Following this brief explication, De León transitioned to a discussion about his scientific research. Regarding the Galapagos finches, De León said that variations in food distribution across the islands of the Galapagos have largely contributed to the diversification of the finches over time. He noted that disparities in seed type on each of the islands caused finches to develop an adaptive preference for the food distribution niche particular to their environment. For example, on islands where most of the available seed is small, selection favors the propagation of individuals displaying smaller-sized beaks (which confers a greater advantage to the finches than having a larger beak would, with respect to food collection). On a second island where there are only large seeds, the opposite is true and selection would promote the proliferation of the allele for larger-sized beaks. Over time, as a result of the adaptive divergence of the ancestral finch population, multiple speciation events occurred as members of the population became distinguishable from one another. In his talk, De León referred to this as the process of adaptive radiation, wherein multiple diversification and speciation events precipitate from an ancestral population that has become geographically isolated.

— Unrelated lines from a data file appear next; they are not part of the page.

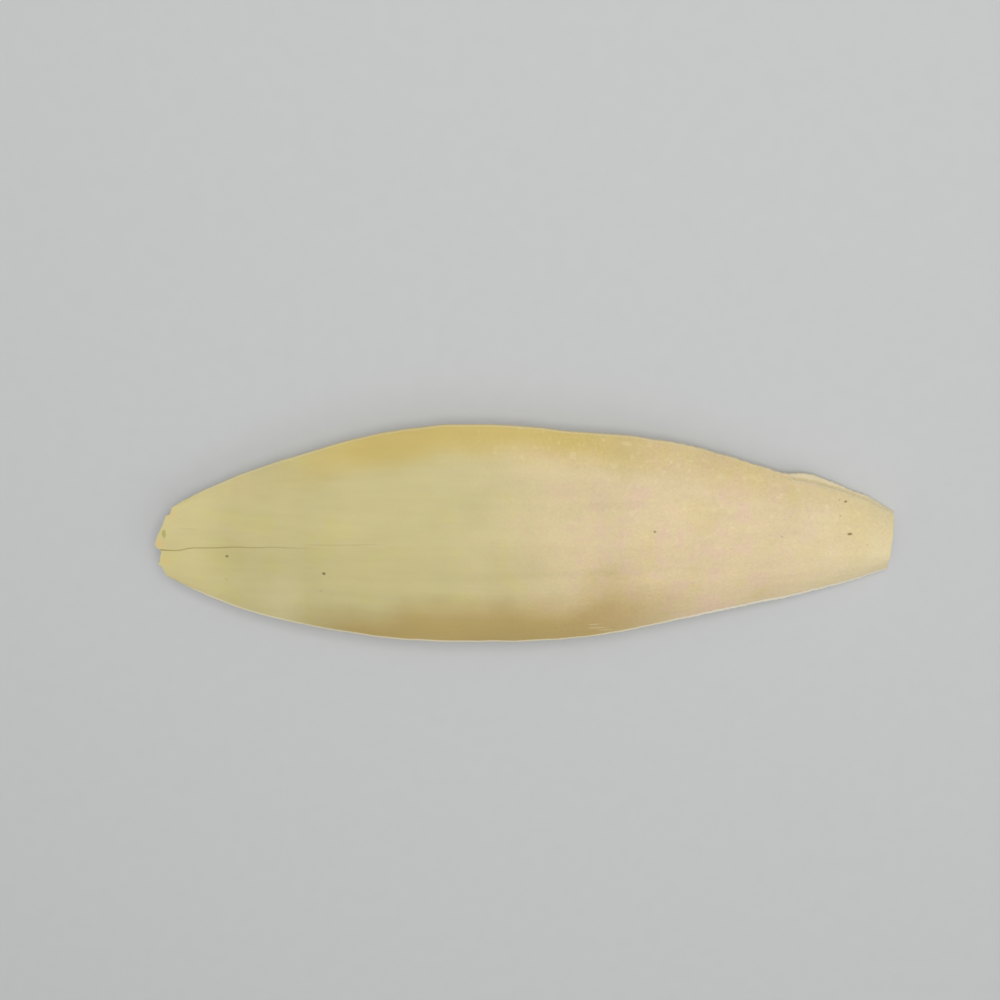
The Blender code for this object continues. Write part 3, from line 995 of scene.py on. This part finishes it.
class BackFinish:
    """The hard back's colour and relief, built up layer by layer over its places and noises."""

    def __init__(self, tree, settings, shift):
        place = tree.node("ShaderNodeTexCoord", output="Object")
        x_frame = tree.node("ShaderNodeSeparateXYZ", {}, {"Vector": place}, "X")
        self.tree = tree
        self.settings = settings
        self.place = place
        self.station = x_frame / MM - shift[0]
        self.y = x_frame.output("Y") / MM - shift[1]
        self.from_middle = tree.value("from_middle")
        self.from_edge = tree.value("from_edge")
        self.blotches = tree.noise(place, BLOTCH_LUMP)
        self.mottle = tree.noise(place, MOTTLE_LUMP)
        self.grain = tree.noise(place, GRAIN_LUMP, FINE_DETAIL, GRAIN_SHARPNESS)
        self.dust = tree.noise(place, DUST_LUMP, PLAIN_DETAIL)
        self.streaks = tree.noise(tree.stretched(place, STREAK_STRETCH), STREAK_LUMP)
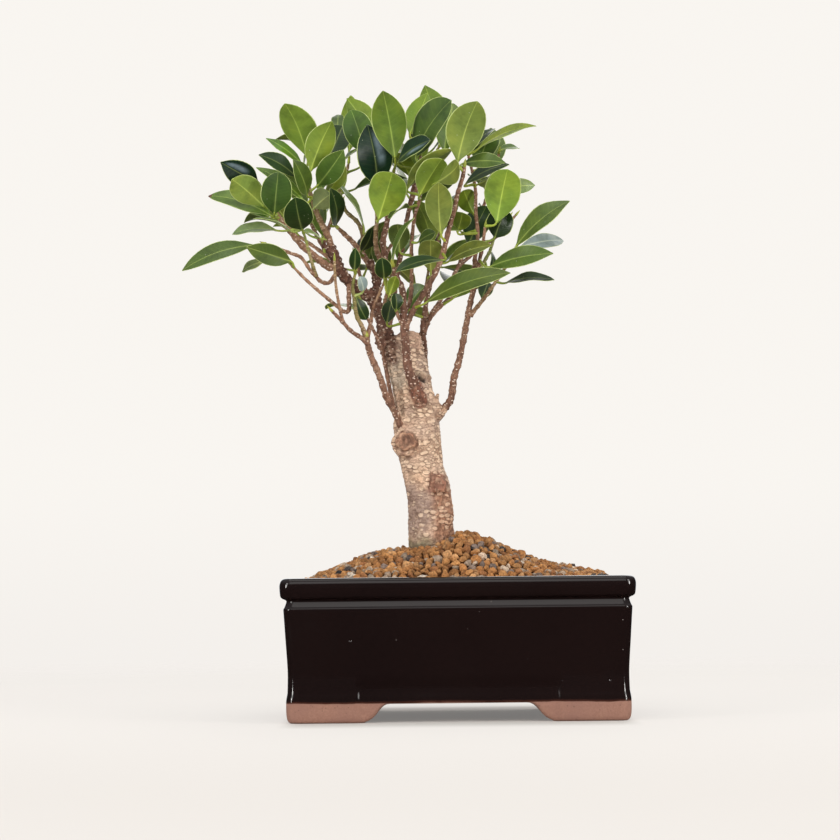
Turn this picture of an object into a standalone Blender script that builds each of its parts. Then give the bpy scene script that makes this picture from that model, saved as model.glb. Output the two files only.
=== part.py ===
"""A small ficus bonsai in a glazed rectangular pot with clay feet.

The pot stands on four corner feet and is filled with baked clay granules, which mound up
round the trunk. Limbs leave the trunk and carry twigs, leaf stalks and leaf blades, and
each limb is one body with all that grows on it.
"""
import math
import random

import bmesh
import bpy
from mathutils import Matrix, Vector
from mathutils.bvhtree import BVHTree

MM = 0.001
CLEARANCE = 0.3 * MM
SEED = 7

# The whole stands with its bounding box centred on the origin, so the pot is right of it.
POT_CENTRE = Vector((28.0, 0.0, 0.0)) * MM

# The pot, in metres
POT_HEIGHT = 0.081
RIM_HALF = (0.100, 0.0775)
FEET_HEIGHT = 0.0105
FLOOR_TOP = 0.0175
CORNER_STEPS = 3
# The apron over each gap lies a little back, between half lengths on the front and on the side
APRON_DEPTH = 0.0012
APRON_TOP = 0.022
APRON_HALF = (0.0560, 0.0435)
APRON_RAMP = 0.003
FOOT_INSET = 0.0034
FOOT_WALL = 0.014
INNER_WALL_INSET = 0.0102
DRAIN_RADIUS = 0.008
DRAIN_SPACING = 0.045
DRAIN_SIDES = 12
DRAIN_SPARE = 0.004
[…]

De León next delved into some of the details of his experimental work on El Garrapatero in the Galapagos. At this site, De León and his team are concerned with measuring the variation in beak morphology across the island. To do this, they use a fishing-style net (one that is markedly soft and safe for use) to catch finches for data collection. Once retrieved from the net, they are tagged using a color-coded metal band and measured for beak size, length, and width. Tabulating the data in the form of a graph, De León and his team assess the extent to which selection accounts for the observed variation in beak morphology. According to the data (which De León has repeatedly tried and collected over the course of ten years), small ground and large ground finches (those with small and large beaks) are prolific (have a high probability of living to survive and reproduce) on El Garrapatero. This is an example of disruptive selection: those individuals displaying either extreme form of a heritable phenotypic characteristic are more likely to live to maturity than those who display the intermediate characteristic for beak size.
Going a step further, De León delineated a second, more recent experiment that he and his research team have performed. According to De León, human population growth in the Galapagos has been almost exponential in magnitude over the past seventy years. As a result of this population influx, a host of new non-native plant species have become readily available to the finch populations residing in urban centers across the islands. As more finches continue to rely on human and introduced plant foods, De León and his team postulated that increased preference for human foods among the finch population would weaken the correlation between beak morphology and resource (seed) distribution. The team devised a ‘Cafeteria experiment’ to test their scientific conjecture, in which they prepared plates containing both human (chips, cookies, rice) and natural food types to leave sitting out for nearby finches. They controlled for all factors, excluding the site of the experiment itself – they tested in both urban and rural (unsettled) areas. In urban populations, the finches fed exclusively on the human food, evidencing that the finches have developed an adaptive preference for human food over time. On the other hand, in the natural setting, finches either fed solely on native plant matter or fed on nothing at all. Following the experimental trial, the team conducted a number of statistical tests to make sense of the data. While finches in rural areas overlapped 25% of the time with regards to their diet, finches in the urban center overlapped 96% of the time with regards to theirs. Because the finches here are all essentially feeding off of the same food/resource type, we can deduce that yes, the correlation between beak size and food distribution is much weaker.
In the future, De León hopes to replicate similar experiments on other islands in the Galapagos and further discern how human activities affect the evolutionary process and induce speciation events in nature.